** Start GIVEN DATA **

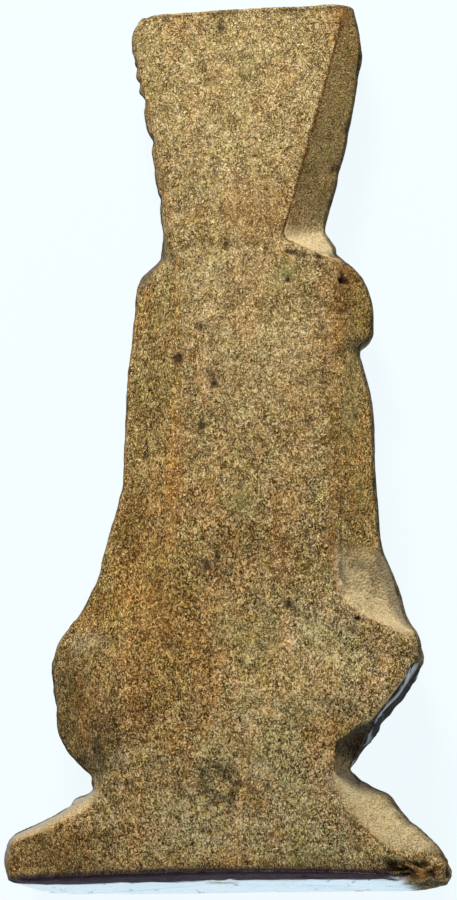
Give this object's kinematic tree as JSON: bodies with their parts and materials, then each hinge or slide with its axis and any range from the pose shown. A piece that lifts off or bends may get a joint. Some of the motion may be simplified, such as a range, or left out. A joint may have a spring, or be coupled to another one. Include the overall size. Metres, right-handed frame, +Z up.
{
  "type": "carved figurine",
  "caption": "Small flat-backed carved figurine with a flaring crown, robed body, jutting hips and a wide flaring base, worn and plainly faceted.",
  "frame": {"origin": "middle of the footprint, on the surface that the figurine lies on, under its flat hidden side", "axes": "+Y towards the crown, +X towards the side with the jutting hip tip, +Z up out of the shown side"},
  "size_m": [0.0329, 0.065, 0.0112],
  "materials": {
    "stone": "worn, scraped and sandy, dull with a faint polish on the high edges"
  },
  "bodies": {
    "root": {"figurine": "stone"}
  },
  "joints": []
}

** End GIVEN DATA **
** Start GIVEN DATA **

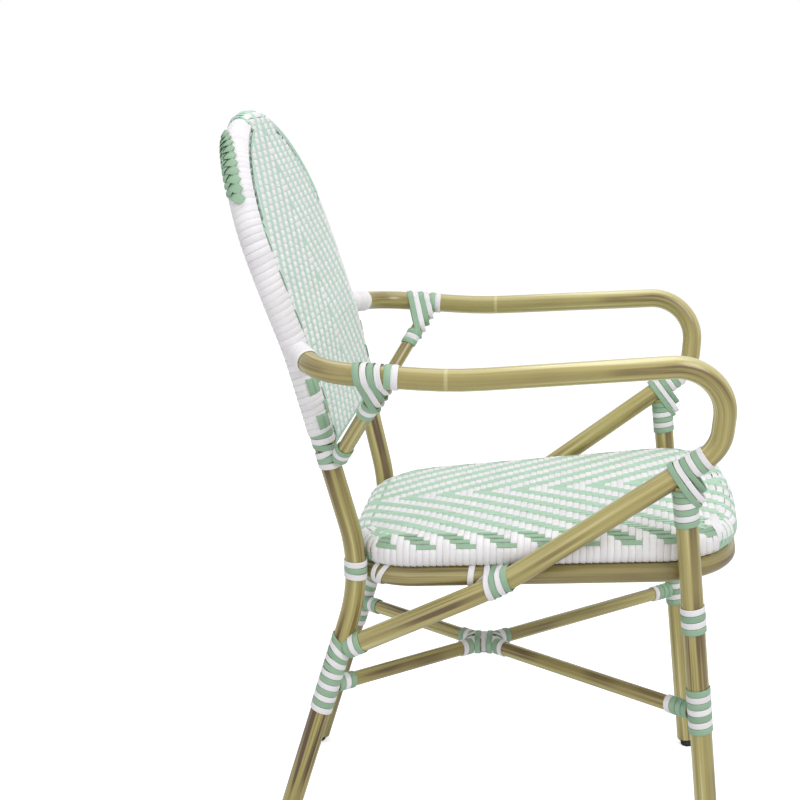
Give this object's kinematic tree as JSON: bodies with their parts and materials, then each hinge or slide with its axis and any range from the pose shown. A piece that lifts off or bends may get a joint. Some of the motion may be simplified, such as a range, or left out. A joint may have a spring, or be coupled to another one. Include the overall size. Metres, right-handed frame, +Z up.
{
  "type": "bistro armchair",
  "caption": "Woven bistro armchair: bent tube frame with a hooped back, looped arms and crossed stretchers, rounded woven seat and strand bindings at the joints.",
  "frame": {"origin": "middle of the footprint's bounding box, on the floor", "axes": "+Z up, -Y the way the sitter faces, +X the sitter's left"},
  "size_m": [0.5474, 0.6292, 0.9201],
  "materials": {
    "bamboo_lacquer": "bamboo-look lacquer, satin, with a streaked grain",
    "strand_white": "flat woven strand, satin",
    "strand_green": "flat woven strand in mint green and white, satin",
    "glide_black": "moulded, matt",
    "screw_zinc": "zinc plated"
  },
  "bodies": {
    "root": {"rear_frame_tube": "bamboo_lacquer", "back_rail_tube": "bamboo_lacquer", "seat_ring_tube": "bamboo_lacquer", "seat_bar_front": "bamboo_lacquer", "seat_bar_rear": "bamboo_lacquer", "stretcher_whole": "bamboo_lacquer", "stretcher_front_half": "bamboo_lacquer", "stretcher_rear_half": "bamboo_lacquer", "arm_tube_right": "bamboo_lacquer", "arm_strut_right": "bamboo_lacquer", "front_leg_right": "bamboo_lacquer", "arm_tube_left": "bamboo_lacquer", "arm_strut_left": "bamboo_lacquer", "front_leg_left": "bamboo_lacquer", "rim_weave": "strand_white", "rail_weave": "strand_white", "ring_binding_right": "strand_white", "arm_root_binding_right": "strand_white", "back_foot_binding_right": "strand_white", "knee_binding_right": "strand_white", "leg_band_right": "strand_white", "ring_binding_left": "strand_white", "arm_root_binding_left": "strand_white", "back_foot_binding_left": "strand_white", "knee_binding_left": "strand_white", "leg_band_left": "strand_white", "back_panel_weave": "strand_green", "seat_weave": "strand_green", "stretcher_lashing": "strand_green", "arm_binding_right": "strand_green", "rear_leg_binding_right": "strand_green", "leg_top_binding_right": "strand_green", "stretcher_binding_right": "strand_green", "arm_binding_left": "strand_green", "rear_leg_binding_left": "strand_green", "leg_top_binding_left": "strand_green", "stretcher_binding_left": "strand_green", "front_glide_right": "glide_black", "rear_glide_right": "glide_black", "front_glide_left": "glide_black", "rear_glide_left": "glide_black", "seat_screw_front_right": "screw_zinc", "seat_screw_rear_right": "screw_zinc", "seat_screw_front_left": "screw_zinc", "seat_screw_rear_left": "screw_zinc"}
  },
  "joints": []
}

** End GIVEN DATA **
** Start GIVEN DATA **

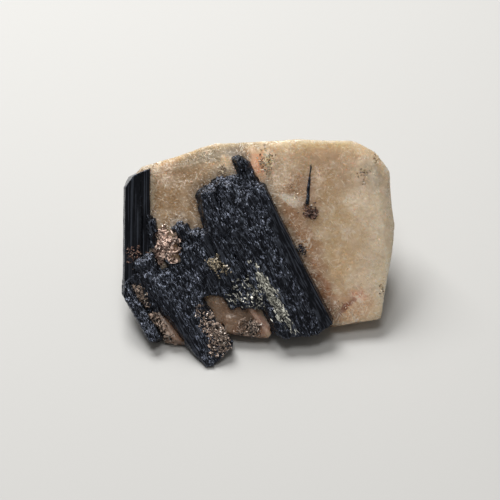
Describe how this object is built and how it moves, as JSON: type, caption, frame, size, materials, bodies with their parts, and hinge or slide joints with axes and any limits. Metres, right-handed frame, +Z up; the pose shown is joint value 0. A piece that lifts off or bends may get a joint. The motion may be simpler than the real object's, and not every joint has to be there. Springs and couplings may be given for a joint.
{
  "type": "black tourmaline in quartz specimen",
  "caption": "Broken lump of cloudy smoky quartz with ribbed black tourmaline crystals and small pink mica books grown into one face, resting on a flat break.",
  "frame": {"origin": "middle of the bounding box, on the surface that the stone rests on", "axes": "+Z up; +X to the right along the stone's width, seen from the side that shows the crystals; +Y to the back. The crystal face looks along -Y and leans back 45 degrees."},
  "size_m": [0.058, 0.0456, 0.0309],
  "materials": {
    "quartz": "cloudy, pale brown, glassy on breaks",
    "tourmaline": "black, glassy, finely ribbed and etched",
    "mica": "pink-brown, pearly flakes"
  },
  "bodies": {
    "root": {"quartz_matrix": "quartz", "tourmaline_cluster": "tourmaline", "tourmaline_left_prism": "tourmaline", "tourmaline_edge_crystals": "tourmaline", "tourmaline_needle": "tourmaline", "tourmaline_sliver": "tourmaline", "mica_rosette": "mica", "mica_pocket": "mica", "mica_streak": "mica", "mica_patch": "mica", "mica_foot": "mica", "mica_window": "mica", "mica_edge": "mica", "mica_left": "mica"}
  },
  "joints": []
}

** End GIVEN DATA **

▸ REQUIRED WORK: Single out each line of the records above with the string "shown" in it, and copy it.

▸ RESPONSE TO THIS EXERCISE:
Give this object's kinematic tree as JSON: bodies with their parts and materials, then each hinge or slide with its axis and any range from the pose shown. A piece that lifts off or bends may get a joint. Some of the motion may be simplified, such as a range, or left out. A joint may have a spring, or be coupled to another one. Include the overall size. Metres, right-handed frame, +Z up.
  "frame": {"origin": "middle of the footprint, on the surface that the figurine lies on, under its flat hidden side", "axes": "+Y towards the crown, +X towards the side with the jutting hip tip, +Z up out of the shown side"},
Give this object's kinematic tree as JSON: bodies with their parts and materials, then each hinge or slide with its axis and any range from the pose shown. A piece that lifts off or bends may get a joint. Some of the motion may be simplified, such as a range, or left out. A joint may have a spring, or be coupled to another one. Include the overall size. Metres, right-handed frame, +Z up.
Describe how this object is built and how it moves, as JSON: type, caption, frame, size, materials, bodies with their parts, and hinge or slide joints with axes and any limits. Metres, right-handed frame, +Z up; the pose shown is joint value 0. A piece that lifts off or bends may get a joint. The motion may be simpler than the real object's, and not every joint has to be there. Springs and couplings may be given for a joint.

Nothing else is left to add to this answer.